On Mon, Dec 2, 2013 at 3:02 PM, Dimitri Fontaine <dimitri@2ndquadrant.fr> wrote:
> Greg Stark <stark@mit.edu> writes:
>> On Mon, Dec 2, 2013 at 6:30 PM, Robert Haas <robertmhaas@gmail.com> wrote:
>>> OK, I'll bite. I've been trying to stay out of this thread, but I
>>> really *don't* understand what this patch is about. Extensions, as
>>> they exist today, are installed from the filesystem and their contents
>>> are not dumped. You're trying to create a new kind of extension which
>>> is installed from the system catalogs (instead of the file system) and
>>> is dumped. Why should anyone want that?
>
> To benefit from ALTER EXTENSION … UPDATE … and \dx.

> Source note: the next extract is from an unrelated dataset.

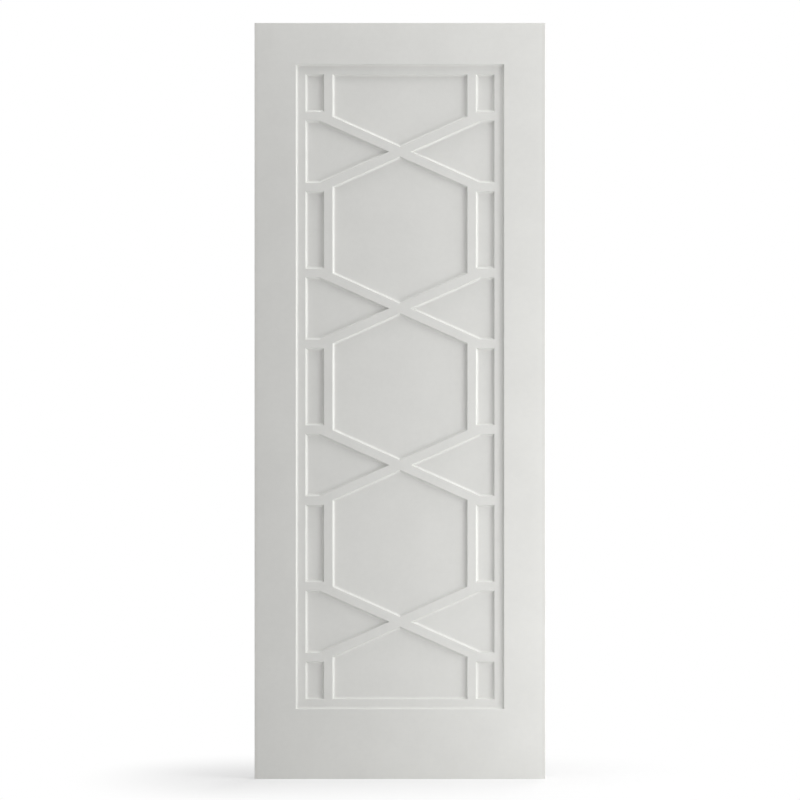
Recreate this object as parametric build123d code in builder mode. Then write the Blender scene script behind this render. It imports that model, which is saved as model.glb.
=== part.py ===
import os
from math import atan2, cos, degrees, radians, sin, sqrt

from build123d import *

os.makedirs("parts", exist_ok=True)

# Interior door leaf with a geometric lattice planted on both faces of one long panel.
# Millimetres. Seen from the front, x runs from the hinge edge to the lock edge, y from the
# front to the back and z up. The origin is on the hinge edge, at the foot of the leaf.

# Overall size of the leaf.
leaf_width = 762.0
leaf_height = 1981.0
leaf_thickness = 35.0

# Stiles and rails, from the outer edge of the leaf to the arris round the opening.
stile_width = 108.0
top_rail_width = 108.0
bottom_rail_width = 183.0
lipping_thickness = 8.0
edge_radius = 1.5

# Groove in the inner edge of the stiles and rails, and the panel that sits in it.
groove_depth = 12.0
panel_thickness = 7.0
panel_play = 2.0
tenon_play = 0.5

# Lattice moulding: flat on top, with a cove down to a thin foot on each side.
lattice_height = 7.0
bar_width = 37.0
border_width = 25.5
cove_radius = 6.5
arris_chamfer = 1.0

# Lattice layout: crossed braces between two rows of uprights, that stand off the border by the
# clear length of the spacers. The end uprights reach from the border to the nearest joint. The
# axis of a brace runs past the axis of its upright, and meets that of the spacer beyond it.
crossings = 4
brace_rise = 186.0
brace_reach = 20.0
spacer_gap = 34.0
end_upright_length = 103.0

# Places that follow from the sizes above.
half_thickness = leaf_thickness / 2
panel_face = panel_thickness / 2
lattice_face = panel_face + lattice_height
sticking_radius = half_thickness - lattice_face
half_bar = bar_width / 2
half_flat = half_bar - cove_radius
half_within_arris = half_flat - arris_chamfer
lap_height = lattice_height / 2
half_bar_at_lap = half_bar - sqrt(cove_radius**2 - (lattice_height - lap_height) ** 2)
opening_left = stile_width + sticking_radius
opening_right = leaf_width - opening_left
opening_bottom = bottom_rail_width + sticking_radius
opening_top = leaf_height - top_rail_width - sticking_radius
groove_bottom_x = opening_left - groove_depth


def export(piece, name):
    """Label a finished piece and write it as its own file."""
    piece.label = name
    export_step(piece, f"parts/{name}.step")


def member_section(outer, arris):
    """Section of a stile or rail, from its outer edge to its coved and grooved inner edge."""
    inner = arris + sticking_radius
    with BuildSketch() as section:
        with Locations(((outer + inner) / 2, 0)):
            Rectangle(inner - outer, leaf_thickness)
        with Locations((inner, -half_thickness), (inner, half_thickness)):
            Circle(sticking_radius, mode=Mode.SUBTRACT)
        with Locations((inner - groove_depth / 2, 0)):
            Rectangle(groove_depth, panel_thickness, mode=Mode.SUBTRACT)
    return section.sketch


# The foot of each long edge of the leaf, with x inwards from the edge.
long_edges = {
    "hinge": Plane(origin=(0, 0, 0), x_dir=(1, 0, 0), z_dir=(0, 0, 1)),
    "lock": Plane(origin=(leaf_width, 0, 0), x_dir=(-1, 0, 0), z_dir=(0, 0, 1)),
}

# Stiles run the full height of the leaf.
stiles = []
for edge, foot in long_edges.items():
    with BuildPart() as stile:
        with BuildSketch(foot):
            add(member_section(lipping_thickness, stile_width))
        extrude(amount=leaf_height)
    export(stile.part, f"{edge}_stile")
    stiles.append(stile.part)

# Rails fit between the stiles. Their ends are scribed over the cove of the stiles, and a stub
# tenon enters the groove of each stile.
tenon_end = groove_bottom_x + tenon_play
rail_places = {
    "bottom_rail": (bottom_rail_width, (tenon_end, 0, 0), (0, 0, 1)),
    "top_rail": (top_rail_width, (tenon_end, 0, leaf_height), (0, 0, -1)),
}
for name, (rail_width, outer_corner, inwards) in rail_places.items():
    with BuildPart() as rail:
        with BuildSketch(Plane(origin=outer_corner, x_dir=inwards, z_dir=(1, 0, 0))):
            add(member_section(0, rail_width))
        extrude(amount=leaf_width - 2 * tenon_end)
        add(stiles, mode=Mode.SUBTRACT)
    export(rail.part, name)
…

I don't see what benefit we get as far as ALTER EXTENSION .. UPDATE is
concerned. You've got to do some kind of DDL to load the update
script into the database, and then you've got to run the UPDATE
itself. That's pretty complicated. You could have done the same
thing by just ALTERing the extension, without actually needing the
update script uploaded into the database.
> And technically the extension is not dumped, its templates are.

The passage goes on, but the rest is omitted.